> _Stated exercise_
Write out only the lines running from the one that contains "Continue the FreeCAD" to the end of the material, both ends included.

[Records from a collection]
-.-.-

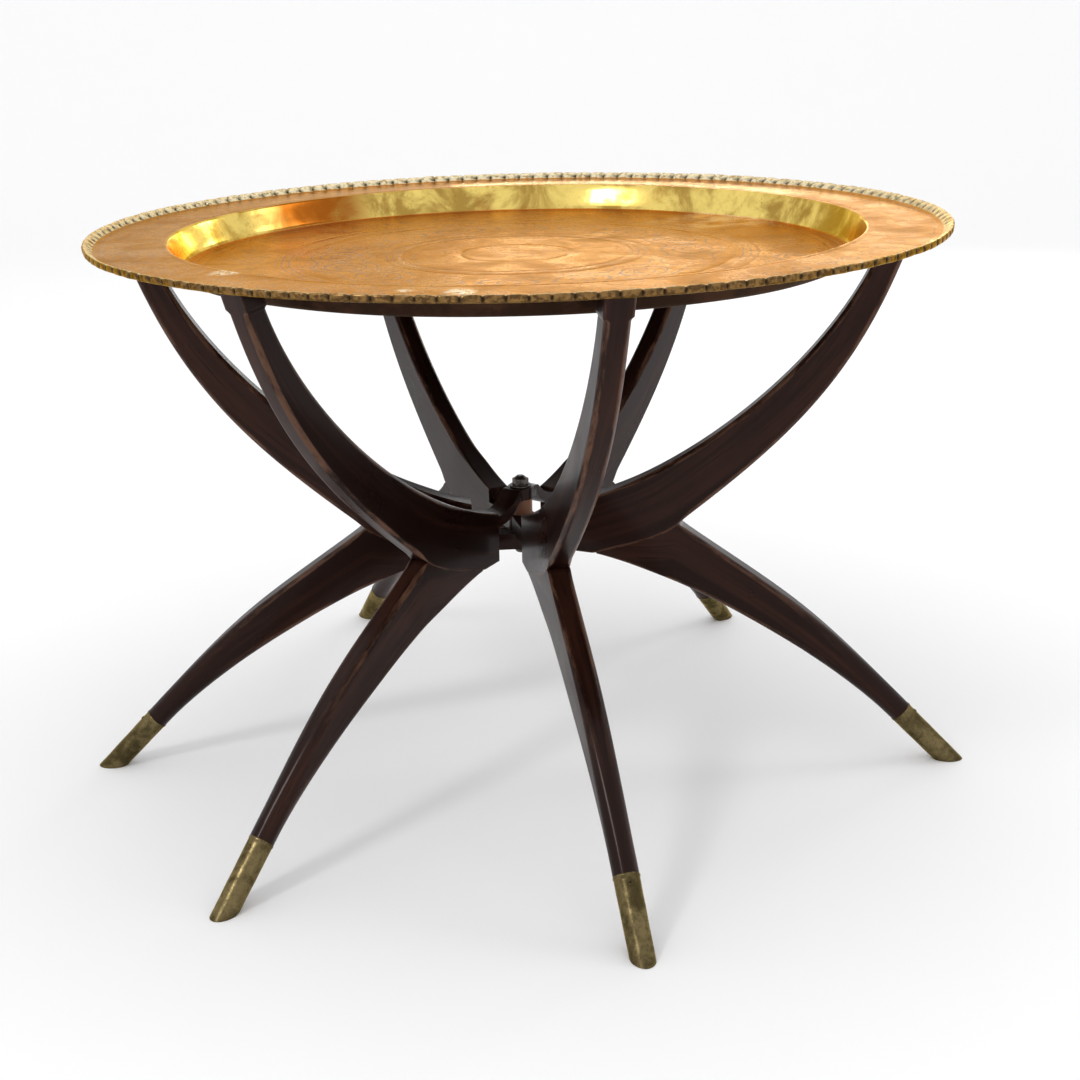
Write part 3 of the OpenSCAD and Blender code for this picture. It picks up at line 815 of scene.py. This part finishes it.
def crimpUnit(c, t):
    pitch = 2 * math.pi / t["crimps"]
    profile = np.array(c["profile"])
    steps = len(profile)
    level = np.linspace(0, 1, steps)
    outer = np.sin(np.clip(level * 1.05, 0, 1) * math.pi) ** 0.7        # nothing moves at the two feet
    inner = np.exp(-((level - 0.17) / 0.10) ** 2)
    lowOut = np.exp(-((level - 0.60) / 0.09) ** 2)
    rings, fold, free, outside = [], [], [], []
    for share in tuple(t["crimpSteps"]) + (1,):
        near = min(share, (1 - share) * 0.6)
        pinch = math.exp(-(near / c["pinchWidth"]) ** 2)
        notch = math.exp(-(near / c["notchWidth"]) ** 2) * lowOut
        pocket = max(0.0, 1 - share / c["pocketEnd"]) * (share > 0.01)
        puff = math.sin(math.pi * share) ** 0.8 * c["puff"]
        x = profile[:, 0] - outer * (pinch * c["pinchIn"] - puff * 0.4) * (level > 0.3)
        x = x - notch * c["notchIn"] + inner * pocket * c["pocketDepth"]
        z = profile[:, 1] + outer * puff * 0.5 * (profile[:, 1] > 0)
        z = z - c["pinchDrop"] * pinch * outer * np.abs(profile[:, 1])
        z = z - inner * pocket * 0.9 * (profile[:, 1] > 0.3)
        r = t["bandR"] + x / 1000
        a = share * pitch
        rings.append(np.stack([r * math.cos(a), r * math.sin(a), t["rimZ"] + z / 1000], 1))
        dark = np.clip(inner * 1.5 * pocket + pinch * outer * 0.5 + notch * 1.2 + 0.2 * inner, 0, 1)
        fold.append(dark)
        free.append(outer)
        outside.append(smoothStep(level, 0.40, 0.48) * (1 - smoothStep(level, 0.80, 0.95)))
    return rings, fold, free, outside


def openSheet(name, rows, marks):
    rows = np.array(rows, float)
    n, m = rows.shape[:2]
    faces = [(i * m + k, (i + 1) * m + k, (i + 1) * m + k + 1, i * m + k + 1)
             for i in range(n - 1) for k in range(m - 1)]
    mesh = bpy.data.meshes.new(name)
    mesh.from_pydata(rows.reshape(-1, 3).tolist(), [], faces)
    for key, values in marks.items():
        layer = mesh.attributes.new(key, "FLOAT", "POINT")
        layer.data.foreach_set("value", np.array(values, np.float32).reshape(-1))
    return mesh


# the node tree that sets one crimp round the edge as often as asked, and lets it run a little uneven
def crimpTree():
    tree = bpy.data.node_groups.new("crimpedEdge", "GeometryNodeTree")
    for label, kind in (("Crimp", "Geometry"), ("Count", "Int"), ("Centre", "Vector"),
                        ("Unevenness", "Float"), ("Seed", "Float"), ("Finish", "Material")):
        tree.interface.new_socket(label, in_out="INPUT", socket_type="NodeSocket" + kind)
    tree.interface.new_socket("Edge", in_out="OUTPUT", socket_type="NodeSocketGeometry")
    given = tree.nodes.new("NodeGroupInput").outputs
    index = tree.nodes.new("GeometryNodeInputIndex").outputs[0]
    step = calc(tree, "DIVIDE", 2 * math.pi, given["Count"])
    turn = put(tree, "ShaderNodeCombineXYZ", {2: calc(tree, "MULTIPLY", index, step)}).outputs[0]
    points = put(tree, "GeometryNodePoints", {"Count": given["Count"],
                                              "Position": given["Centre"]}).outputs[0]
    copies = put(tree, "GeometryNodeInstanceOnPoints", {"Points": points, "Instance": given["Crimp"],
                                                        "Rotation": turn}).outputs[0]
    real = put(tree, "GeometryNodeRealizeInstances", {"Geometry": copies}).outputs[0]
    whole = put(tree, "GeometryNodeMergeByDistance", {"Geometry": real, "Distance": 0.00001}).outputs[0]
    free = put(tree, "GeometryNodeInputNamedAttribute", {"Name": "free"}, data_type="FLOAT").outputs[0]
    waves = put(tree, "ShaderNodeTexNoise", {"W": given["Seed"], "Scale": 75.0, "Detail": 2.0},
                noise_dimensions="4D")
    centred = put(tree, "ShaderNodeVectorMath", {0: waves.outputs["Color"], 1: (0.5, 0.5, 0.5)},
                  operation="SUBTRACT").outputs[0]
    amount = calc(tree, "MULTIPLY", free, given["Unevenness"])
    offset = put(tree, "ShaderNodeVectorMath", {0: centred, "Scale": calc(tree, "MULTIPLY", amount, 2.0)},
                 operation="SCALE").outputs[0]
    moved = put(tree, "GeometryNodeSetPosition", {"Geometry": whole, "Offset": offset}).outputs[0]
    final = put(tree, "GeometryNodeSetMaterial", {"Geometry": moved,
                                                  "Material": given["Finish"]}).outputs[0]
    result = tree.nodes.new("NodeGroupOutput")
    tree.links.new(final, result.inputs[0])
    return tree


def runTree(mesh, tree, values):
    holder = bpy.data.objects.new(mesh.name, mesh)
    collection.objects.link(holder)
    modifier = holder.modifiers.new(tree.name, "NODES")
    modifier.node_group = tree
    for item in tree.interface.items_tree:
        if item.in_out == "INPUT" and item.name in values:
            modifier[item.identifier] = values[item.name]
    holder.update_tag()
    graph = bpy.context.evaluated_depsgraph_get()
    made = bpy.data.meshes.new_from_object(holder.evaluated_get(graph), preserve_all_data_layers=True,
                                           depsgraph=graph)
    holder.modifiers.clear()
    bpy.data.objects.remove(holder)
    return made


def readMesh(mesh, names):
    co = np.zeros(len(mesh.vertices) * 3, np.float32)
    mesh.vertices.foreach_get("co", co)
    marks = {}
    for key in names:
        values = np.zeros(len(mesh.vertices), np.float32)
        if key in mesh.attributes:
            mesh.attributes[key].data.foreach_get("value", values)
        marks[key] = values
    return co.reshape(-1, 3).astype(float), [tuple(p.vertices) for p in mesh.polygons], marks


# the spun body: rings from the crimps' foot to the middle, with fewer sides on the floor
def spunFace(path, t, isUnder):
    pitch = 2 * math.pi / t["crimps"]
    fine = np.array([(i + s) * pitch for i in range(t["crimps"]) for s in t["crimpSteps"]])
    coarse = fine[::4]
    verts, faces, wall = [], [], []
    last = None
    for r, z in path:
        angles = coarse if r < t["coarseR"] else fine
        start, count = len(verts), len(angles)
        if r < 1e-6:
            verts.append((0, 0, z))
            wall.append(0)
            faces += [(last[0] + k, last[0] + (k + 1) % last[1], start) for k in range(last[1])]
            break
        onSlope = t["wellFloorR"] - 0.0005 < r < t["wellTopR"] + 0.0012 and not isUnder
        for a in angles:
            verts.append((r * math.cos(a), r * math.sin(a), z))
            wall.append(float(onSlope))
        if last and last[1] == count:
            faces += [(last[0] + k, last[0] + (k + 1) % count, start + (k + 1) % count, start + k)
                      for k in range(count)]
        elif last:
            for k in range(count):
                outerSide = [last[0] + (4 * k + j) % last[1] for j in range(5)]
                faces.append(tuple(outerSide) + (start + (k + 1) % count, start + k))
        last = (start, count)
    return np.array(verts, float), faces, np.array(wall)


def makeTray(t, c):
    names = ("wall", "crimp", "fold", "under", "outside")
    lift = t["rimZ"] - t["sheet"]
    top = easedPath([(t["bandR"], t["rimZ"]), (t["wellTopR"], t["rimZ"]), (t["wellFloorR"], t["floorZ"]),
                     (t["flatR"], t["floorZ"])], (t["topEase"], t["footEase"]))
    top = filledPath(top, 0.006, t["rimGrooves"], t["grooveDepth"], t["grooveHalf"])
    floor = filledPath(np.array([(t["flatR"], t["floorZ"]), (0.0, t["floorZ"])]), 0.011, t["grooves"],
                       t["grooveDepth"], t["grooveHalf"])
    top = np.concatenate([top[top[:, 0] > t["flatR"] + t["footGap"]], floor])
    slant = t["sheet"] / 2
    bottomZ = t["floorZ"] - t["sheet"]
    under = easedPath([(t["bandR"], lift), (t["wellTopR"] + slant, lift), (t["wellFloorR"] + slant, bottomZ),
                       (t["flatR"], bottomZ)], (t["topEase"], t["footEase"]))
    bottom = filledPath(np.array([(t["flatR"], bottomZ), (0.0, bottomZ)]), 0.03)
    under = np.concatenate([filledPath(under, 0.012), bottom[1:]])
    verts, faces, marks = [], [], {key: [] for key in names}

    def add(co, polygons, **given):
        start = sum(len(v) for v in verts)
        verts.append(co)
        faces.extend(tuple(start + k for k in p) for p in polygons)
        for key in names:
            marks[key].append(np.broadcast_to(given.get(key, 0.0), len(co)))

    co, polygons, wall = spunFace(top, t, False)
    add(co, polygons, wall=wall)
    co, polygons, wall = spunFace(under, t, True)
    add(co, [p[::-1] for p in polygons], under=1.0)
    rows, fold, free, outside = crimpUnit(c, t)
    unit = openSheet("crimp", rows, {"fold": fold, "free": free, "outside": outside})
    edge = runTree(unit, crimpTree(), {"Count": t["crimps"], "Centre": (0.0, 0.0, 0.0),
                                       "Unevenness": t["unevenness"], "Seed": t["seed"],
                                       "Finish": trayFinish})
    co, polygons, found = readMesh(edge, ("fold", "outside"))
    z = co[:, 2] - t["rimZ"]
    outward = np.hypot(co[:, 0], co[:, 1]) - t["bandR"]
    # the crimps' lower faces take the underside's colour too: tarnish and painted shade
    lower = ((z < -0.0012) & (outward < 0.0055)).astype(float)
    add(co, polygons, fold=found["fold"], crimp=np.clip(outward / 0.0012, 0, 1), under=lower,
        outside=found["outside"])

    co = np.concatenate(verts)
    # the hand-spun sheet runs a little out of true, but lies flat where the arms carry it
    r, a = np.hypot(co[:, 0], co[:, 1]), np.arctan2(co[:, 1], co[:, 0])
    loose = np.clip(np.abs(r - 0.332) / 0.02 - 1, 0, 1) * np.clip(r / 0.1, 0, 1)
    sway = np.sin(3 * a + 0.7) * 0.5 + np.sin(7 * a + 2.1 + r * 30) * 0.3
    sway += np.sin(11 * a + 4.0 - r * 55) * 0.25
    co[:, 2] += t["sway"] * loose * sway
    co[:, 0] += pivotX
    co[:, 1] += pivotY
    mesh = bpy.data.meshes.new("tray")
    mesh.from_pydata(co.tolist(), [], faces)
    for key in names:
        values = np.concatenate(marks[key]).astype(np.float32)
        mesh.attributes.new(key, "FLOAT", "POINT").data.foreach_set("value", values)
    tidyMesh(mesh, 50, weld=5e-6)
    return addPiece("tray_spun_and_crimped", mesh, trayFinish, "tray", "tray_brass",
                    "tray_rim", "tray_wall", "tray_bottom")


makeTray(tray, crimp)
print("tray ready")


# pale floor and soft light
studio = dict(floorColor=(0.93, 0.93, 0.93), floorFront=-5.0, floorBack=3.2, bend=1.6, wallTop=5.0,
              halfWide=9.0, sky=(0.99, 0.99, 1.0), skyStrength=1.04, keyPower=11.0,
              keyPlace=(-1.25, -1.45, 1.95), keySize=(0.42, 0.42), fillPower=6.5,
              fillPlace=(1.95, 0.80, 1.9), fillSize=(0.8, 0.8), backPower=3.0, backPlace=(1.3, 2.2, 1.25),
              backSize=(0.5, 0.3), stripPower=4.4, stripPlace=(0.55, 3.0, 0.80), stripSize=(1.7, 0.22))


def makeFloor(s):
    path = [(s["floorFront"], 0.0), (s["floorBack"], 0.0)]
    for t in np.linspace(0, math.pi / 2, 17)[1:]:
        path.append((s["floorBack"] + s["bend"] * math.sin(t), s["bend"] * (1 - math.cos(t))))
    path.append((s["floorBack"] + s["bend"], s["wallTop"]))
    verts = [(side * s["halfWide"], y, z) for y, z in path for side in (-1, 1)]
    faces = [(2 * i, 2 * i + 1, 2 * i + 3, 2 * i + 2) for i in range(len(path) - 1)]
    mesh = bpy.data.meshes.new("floor")
    mesh.from_pydata(verts, [], faces)
    mesh.shade_smooth()
    floor = bpy.data.objects.new("floor", mesh)
    collection.objects.link(floor)
    material, tree, shader = newMaterial("paleFloor")
    shader.inputs["Base Color"].default_value = (*s["floorColor"], 1)
    shader.inputs["Roughness"].default_value = 0.7
    mesh.materials.append(material)


def addLight(name, power, place, size, aim=(0.0, 0.0, 0.35)):
    data = bpy.data.lights.new(name, "AREA")
    data.shape = "RECTANGLE"
    data.size, data.size_y = size
    data.energy = power
    light = bpy.data.objects.new(name, data)
    light.location = place
    light.rotation_euler = (Vector(aim) - Vector(place)).to_track_quat("-Z", "Y").to_euler()
    collection.objects.link(light)
    return light


makeFloor(studio)
addLight("key", studio["keyPower"], studio["keyPlace"], studio["keySize"])
addLight("fill", studio["fillPower"], studio["fillPlace"], studio["fillSize"])
addLight("back", studio["backPower"], studio["backPlace"], studio["backSize"])
# a low strip light behind the table, out of the camera's sight
strip = addLight("strip", studio["stripPower"], studio["stripPlace"], studio["stripSize"])
strip.visible_camera = False
world = bpy.data.worlds.new("studio")
world.use_nodes = True
background = world.node_tree.nodes["Background"]
background.inputs["Color"].default_value = (*studio["sky"], 1)
background.inputs["Strength"].default_value = studio["skyStrength"]
scene.world = world
scene.view_settings.view_transform = "Standard"
print("studio ready")
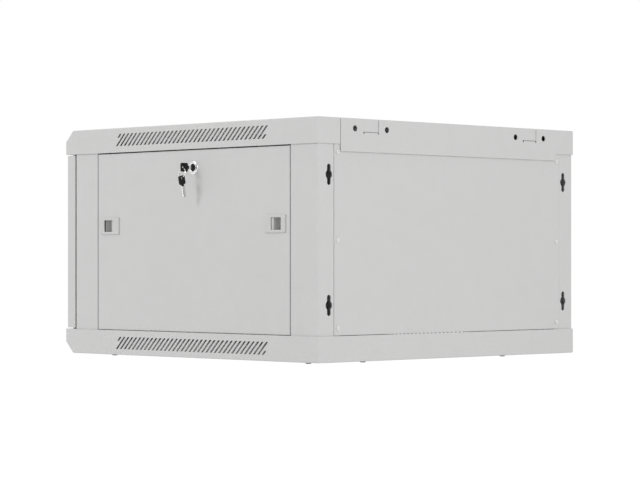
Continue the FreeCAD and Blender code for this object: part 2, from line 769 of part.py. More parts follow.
def depth_rail(label, hand):
    body = new_body(label)
    path = [(landing_back, (roof - gusset_wall) * hand), (landing_back, rail_shelf * hand)]
    path.append((rail_inner, rail_shelf * hand))
    pad(body, "sheet", "Y", rail_front, rail_back, polygon(strip(path, post_wall, -hand)))
    half = rail_bolt / 2 + 0.5
    slot = box(bolt_x - half, bolt_x + half,
               slot_first - rail_slot_long / 2, slot_first + rail_slot_long / 2)
    low, high = sorted([(rail_shelf - 1) * hand, (rail_top + 1) * hand], key=float)
    cut = pocket(body, "slot", "Z", low, high, slot)
    repeat(body, cut, "slots", "Y_Axis", rail_slot_pitch, slot_count)
    if hand > 0:
        swing = root(cam_reach * cam_reach - lock_drop * lock_drop) + cam_wide / 2
        catch = box(cam_side - cam_wall - 1, landing_back - post_wall, lock_y - cam_wide, lock_y + swing)
        pocket(body, "cam_catch", "Z", low, high, catch)
    else:
        tab_ears(body)
    keep(body)
    return body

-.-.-

> _Final result_
Continue the FreeCAD and Blender code for this object: part 2, from line 769 of part.py. More parts follow.
def depth_rail(label, hand):
    body = new_body(label)
    path = [(landing_back, (roof - gusset_wall) * hand), (landing_back, rail_shelf * hand)]
    path.append((rail_inner, rail_shelf * hand))
    pad(body, "sheet", "Y", rail_front, rail_back, polygon(strip(path, post_wall, -hand)))
    half = rail_bolt / 2 + 0.5
    slot = box(bolt_x - half, bolt_x + half,
               slot_first - rail_slot_long / 2, slot_first + rail_slot_long / 2)
    low, high = sorted([(rail_shelf - 1) * hand, (rail_top + 1) * hand], key=float)
    cut = pocket(body, "slot", "Z", low, high, slot)
    repeat(body, cut, "slots", "Y_Axis", rail_slot_pitch, slot_count)
    if hand > 0:
        swing = root(cam_reach * cam_reach - lock_drop * lock_drop) + cam_wide / 2
        catch = box(cam_side - cam_wall - 1, landing_back - post_wall, lock_y - cam_wide, lock_y + swing)
        pocket(body, "cam_catch", "Z", low, high, catch)
    else:
        tab_ears(body)
    keep(body)
    return body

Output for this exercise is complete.